Unsupported Data: The production data might include obsolete or unsupported elements that are no longer valid for the current version of the application. This can lead to misleading test outcomes.
Data Restoration Challenges: Production databases can be massive, making it difficult to restore and refresh the data frequently. Outdated data may lead to testing against inaccurate or irrelevant information.
Data Volatility: The production database is dynamic and continuously changing. Data that exists today may be unavailable tomorrow, causing inconsistency and unpredictability in test results.

Best Practices for Using Production Data

Notwithstanding the downsides and the better alternative of using generated data, here are some best practices for using production data in testing.

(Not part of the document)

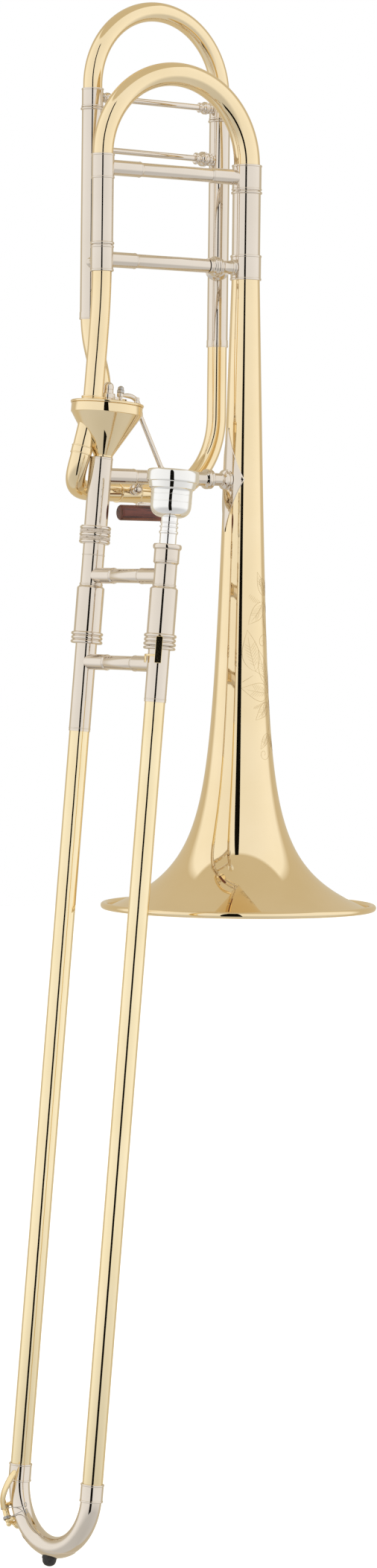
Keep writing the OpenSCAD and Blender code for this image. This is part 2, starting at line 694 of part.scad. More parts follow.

Data Masking and Anonymization: Before using production data, ensure that all sensitive information is properly anonymized or masked to protect user privacy. This process should be done meticulously, removing all personally identifiable details while retaining data integrity.
Subset Selection: Instead of using the entire production dataset, consider creating subsets that cover the relevant test scenarios. This reduces the data size and simplifies the testing process.
Data Conversion: When introducing new features, convert the production data into the appropriate format to match the updated application. This ensures accurate testing and validation of new functionalities.
Version Control: Implement version control mechanisms to manage the test data effectively. This helps in tracking changes and ensuring data consistency across testing cycles.

Overall Best Practice: Synthetic Data Generation

The overall best practice for the provision of test data is to design and generate it, so-called Synthetic Data Generation. This involves generating synthetic data that encompasses various data combinations and scenarios, an approach that ensures comprehensive test coverage.

AIQ has robust Synthetic Data Generation capabilities, including a vast library of fictional names, streets, cities, email addresses, colors, sizes, part numbers, etc. These can be generated in any combination to create representative test data. Further, AIQ can add regular expressions (so called Regex) to the test data to conform to a particular pattern, e.g., product codes or customer codes, or to create dates in the future (for a delivery date) or dates in the past (for a birth date).

It is important to have test data that tests all the corner cases (the domain of each data element) and the valid and invalid combinations (positive and negative testing). Plus, it must be a stable dataset. AIQ’s test data generation provides that stable dataset.

Conclusion

While using production data can be a tempting choice due to its expedience and realism, it comes with significant challenges. Anonymization of sensitive data and selecting relevant subsets are crucial steps to ensure data integrity and privacy, albeit the use of production data remains prone to failure. Instead, a well-designed and properly generated test data set is essential for identifying and resolving issues in software applications without compromising user privacy or data accuracy.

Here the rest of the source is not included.